__Set task__
The exercise asks for every line of the data to be reproduced exactly.

__Data provided__
.....

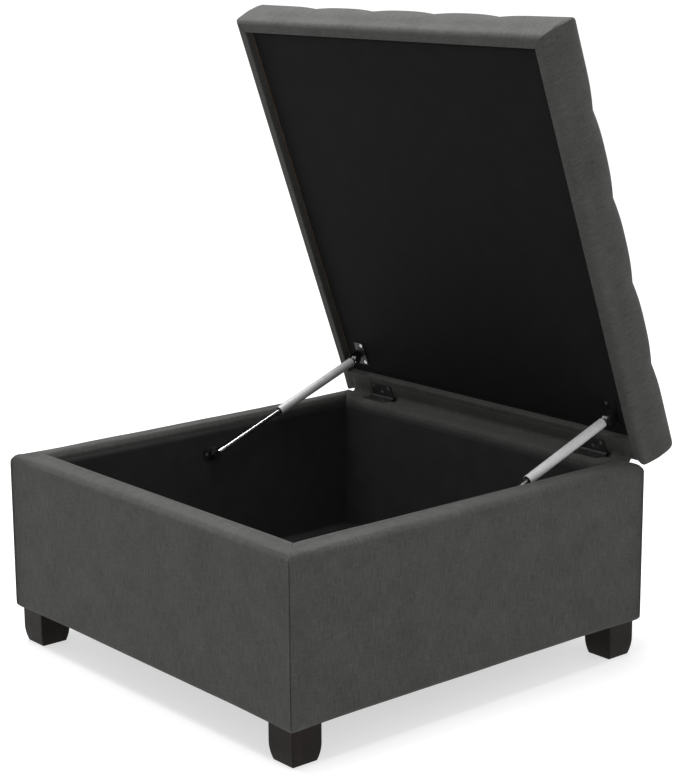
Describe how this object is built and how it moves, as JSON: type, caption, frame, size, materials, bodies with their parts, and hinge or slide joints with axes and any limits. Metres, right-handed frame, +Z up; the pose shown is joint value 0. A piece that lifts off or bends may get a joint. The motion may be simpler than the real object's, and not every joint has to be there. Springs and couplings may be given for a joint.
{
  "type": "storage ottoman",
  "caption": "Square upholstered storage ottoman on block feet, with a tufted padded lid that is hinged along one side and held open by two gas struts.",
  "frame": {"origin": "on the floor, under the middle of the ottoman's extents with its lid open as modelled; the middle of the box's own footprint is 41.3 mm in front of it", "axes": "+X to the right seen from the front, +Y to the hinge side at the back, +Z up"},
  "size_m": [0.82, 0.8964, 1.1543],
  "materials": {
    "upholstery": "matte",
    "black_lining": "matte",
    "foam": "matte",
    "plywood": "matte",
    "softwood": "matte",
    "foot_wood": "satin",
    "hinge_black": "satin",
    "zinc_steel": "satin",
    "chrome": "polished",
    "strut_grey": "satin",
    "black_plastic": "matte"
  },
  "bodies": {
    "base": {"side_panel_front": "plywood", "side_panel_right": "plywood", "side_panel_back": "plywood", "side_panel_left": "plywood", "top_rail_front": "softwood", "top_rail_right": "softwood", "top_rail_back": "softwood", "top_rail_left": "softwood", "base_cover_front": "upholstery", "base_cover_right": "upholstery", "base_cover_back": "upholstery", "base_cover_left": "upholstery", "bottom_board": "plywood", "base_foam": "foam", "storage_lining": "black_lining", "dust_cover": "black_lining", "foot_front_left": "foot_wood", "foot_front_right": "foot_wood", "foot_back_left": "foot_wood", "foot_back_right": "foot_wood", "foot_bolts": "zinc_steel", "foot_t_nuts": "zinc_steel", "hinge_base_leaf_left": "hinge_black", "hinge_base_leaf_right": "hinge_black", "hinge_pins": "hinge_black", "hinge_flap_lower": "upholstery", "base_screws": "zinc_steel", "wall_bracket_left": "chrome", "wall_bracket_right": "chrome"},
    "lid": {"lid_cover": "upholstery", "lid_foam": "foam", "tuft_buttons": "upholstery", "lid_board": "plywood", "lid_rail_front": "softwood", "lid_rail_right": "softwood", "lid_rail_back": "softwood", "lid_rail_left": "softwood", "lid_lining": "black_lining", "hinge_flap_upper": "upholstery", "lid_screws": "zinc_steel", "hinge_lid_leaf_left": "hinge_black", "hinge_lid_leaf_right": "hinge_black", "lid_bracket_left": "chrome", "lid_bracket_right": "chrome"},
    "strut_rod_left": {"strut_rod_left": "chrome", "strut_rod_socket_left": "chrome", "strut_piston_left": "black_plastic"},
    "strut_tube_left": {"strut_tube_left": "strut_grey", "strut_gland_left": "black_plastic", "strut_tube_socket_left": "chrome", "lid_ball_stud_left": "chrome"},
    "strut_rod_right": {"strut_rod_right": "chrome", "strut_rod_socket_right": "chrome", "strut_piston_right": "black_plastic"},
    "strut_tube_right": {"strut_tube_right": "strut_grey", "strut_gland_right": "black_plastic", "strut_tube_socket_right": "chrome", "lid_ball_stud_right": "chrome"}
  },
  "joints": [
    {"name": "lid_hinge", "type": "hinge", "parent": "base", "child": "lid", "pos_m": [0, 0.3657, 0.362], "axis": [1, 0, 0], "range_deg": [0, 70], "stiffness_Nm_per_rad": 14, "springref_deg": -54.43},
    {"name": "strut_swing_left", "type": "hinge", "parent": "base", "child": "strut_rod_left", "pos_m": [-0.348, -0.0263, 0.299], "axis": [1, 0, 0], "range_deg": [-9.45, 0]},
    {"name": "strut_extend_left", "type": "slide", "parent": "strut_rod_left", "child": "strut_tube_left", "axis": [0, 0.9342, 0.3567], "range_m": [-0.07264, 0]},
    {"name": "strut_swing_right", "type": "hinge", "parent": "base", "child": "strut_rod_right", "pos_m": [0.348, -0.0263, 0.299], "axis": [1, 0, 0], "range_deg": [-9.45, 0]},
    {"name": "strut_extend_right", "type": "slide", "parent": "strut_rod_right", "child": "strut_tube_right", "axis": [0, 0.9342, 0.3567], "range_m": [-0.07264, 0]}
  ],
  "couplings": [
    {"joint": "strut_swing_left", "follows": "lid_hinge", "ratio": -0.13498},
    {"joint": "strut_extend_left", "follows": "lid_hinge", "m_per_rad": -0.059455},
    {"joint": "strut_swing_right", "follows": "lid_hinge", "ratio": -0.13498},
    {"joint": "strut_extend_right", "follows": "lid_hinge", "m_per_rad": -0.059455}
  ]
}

.....

__Completed task__
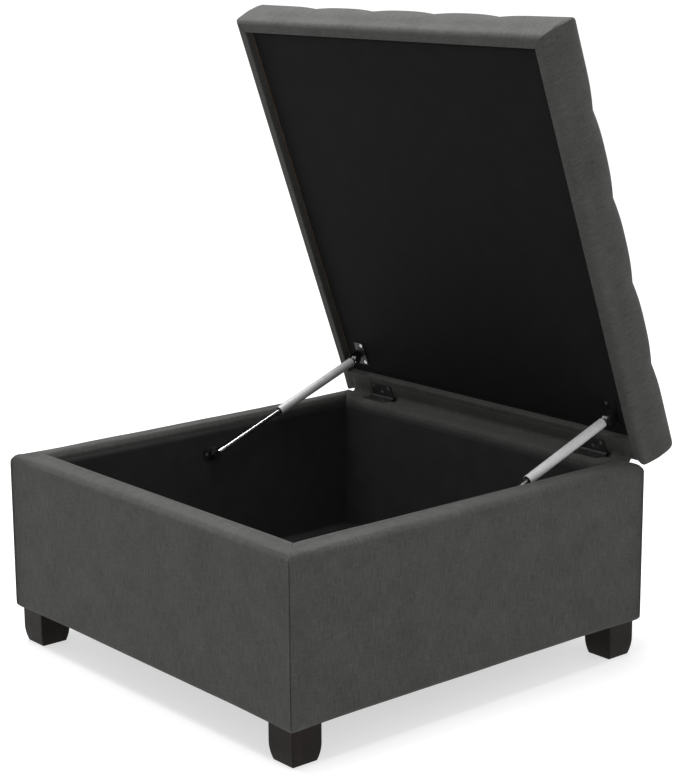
Describe how this object is built and how it moves, as JSON: type, caption, frame, size, materials, bodies with their parts, and hinge or slide joints with axes and any limits. Metres, right-handed frame, +Z up; the pose shown is joint value 0. A piece that lifts off or bends may get a joint. The motion may be simpler than the real object's, and not every joint has to be there. Springs and couplings may be given for a joint.
{
  "type": "storage ottoman",
  "caption": "Square upholstered storage ottoman on block feet, with a tufted padded lid that is hinged along one side and held open by two gas struts.",
  "frame": {"origin": "on the floor, under the middle of the ottoman's extents with its lid open as modelled; the middle of the box's own footprint is 41.3 mm in front of it", "axes": "+X to the right seen from the front, +Y to the hinge side at the back, +Z up"},
  "size_m": [0.82, 0.8964, 1.1543],
  "materials": {
    "upholstery": "matte",
    "black_lining": "matte",
    "foam": "matte",
    "plywood": "matte",
    "softwood": "matte",
    "foot_wood": "satin",
    "hinge_black": "satin",
    "zinc_steel": "satin",
    "chrome": "polished",
    "strut_grey": "satin",
    "black_plastic": "matte"
  },
  "bodies": {
    "base": {"side_panel_front": "plywood", "side_panel_right": "plywood", "side_panel_back": "plywood", "side_panel_left": "plywood", "top_rail_front": "softwood", "top_rail_right": "softwood", "top_rail_back": "softwood", "top_rail_left": "softwood", "base_cover_front": "upholstery", "base_cover_right": "upholstery", "base_cover_back": "upholstery", "base_cover_left": "upholstery", "bottom_board": "plywood", "base_foam": "foam", "storage_lining": "black_lining", "dust_cover": "black_lining", "foot_front_left": "foot_wood", "foot_front_right": "foot_wood", "foot_back_left": "foot_wood", "foot_back_right": "foot_wood", "foot_bolts": "zinc_steel", "foot_t_nuts": "zinc_steel", "hinge_base_leaf_left": "hinge_black", "hinge_base_leaf_right": "hinge_black", "hinge_pins": "hinge_black", "hinge_flap_lower": "upholstery", "base_screws": "zinc_steel", "wall_bracket_left": "chrome", "wall_bracket_right": "chrome"},
    "lid": {"lid_cover": "upholstery", "lid_foam": "foam", "tuft_buttons": "upholstery", "lid_board": "plywood", "lid_rail_front": "softwood", "lid_rail_right": "softwood", "lid_rail_back": "softwood", "lid_rail_left": "softwood", "lid_lining": "black_lining", "hinge_flap_upper": "upholstery", "lid_screws": "zinc_steel", "hinge_lid_leaf_left": "hinge_black", "hinge_lid_leaf_right": "hinge_black", "lid_bracket_left": "chrome", "lid_bracket_right": "chrome"},
    "strut_rod_left": {"strut_rod_left": "chrome", "strut_rod_socket_left": "chrome", "strut_piston_left": "black_plastic"},
    "strut_tube_left": {"strut_tube_left": "strut_grey", "strut_gland_left": "black_plastic", "strut_tube_socket_left": "chrome", "lid_ball_stud_left": "chrome"},
    "strut_rod_right": {"strut_rod_right": "chrome", "strut_rod_socket_right": "chrome", "strut_piston_right": "black_plastic"},
    "strut_tube_right": {"strut_tube_right": "strut_grey", "strut_gland_right": "black_plastic", "strut_tube_socket_right": "chrome", "lid_ball_stud_right": "chrome"}
  },
  "joints": [
    {"name": "lid_hinge", "type": "hinge", "parent": "base", "child": "lid", "pos_m": [0, 0.3657, 0.362], "axis": [1, 0, 0], "range_deg": [0, 70], "stiffness_Nm_per_rad": 14, "springref_deg": -54.43},
    {"name": "strut_swing_left", "type": "hinge", "parent": "base", "child": "strut_rod_left", "pos_m": [-0.348, -0.0263, 0.299], "axis": [1, 0, 0], "range_deg": [-9.45, 0]},
    {"name": "strut_extend_left", "type": "slide", "parent": "strut_rod_left", "child": "strut_tube_left", "axis": [0, 0.9342, 0.3567], "range_m": [-0.07264, 0]},
    {"name": "strut_swing_right", "type": "hinge", "parent": "base", "child": "strut_rod_right", "pos_m": [0.348, -0.0263, 0.299], "axis": [1, 0, 0], "range_deg": [-9.45, 0]},
    {"name": "strut_extend_right", "type": "slide", "parent": "strut_rod_right", "child": "strut_tube_right", "axis": [0, 0.9342, 0.3567], "range_m": [-0.07264, 0]}
  ],
  "couplings": [
    {"joint": "strut_swing_left", "follows": "lid_hinge", "ratio": -0.13498},
    {"joint": "strut_extend_left", "follows": "lid_hinge", "m_per_rad": -0.059455},
    {"joint": "strut_swing_right", "follows": "lid_hinge", "ratio": -0.13498},
    {"joint": "strut_extend_right", "follows": "lid_hinge", "m_per_rad": -0.059455}
  ]
}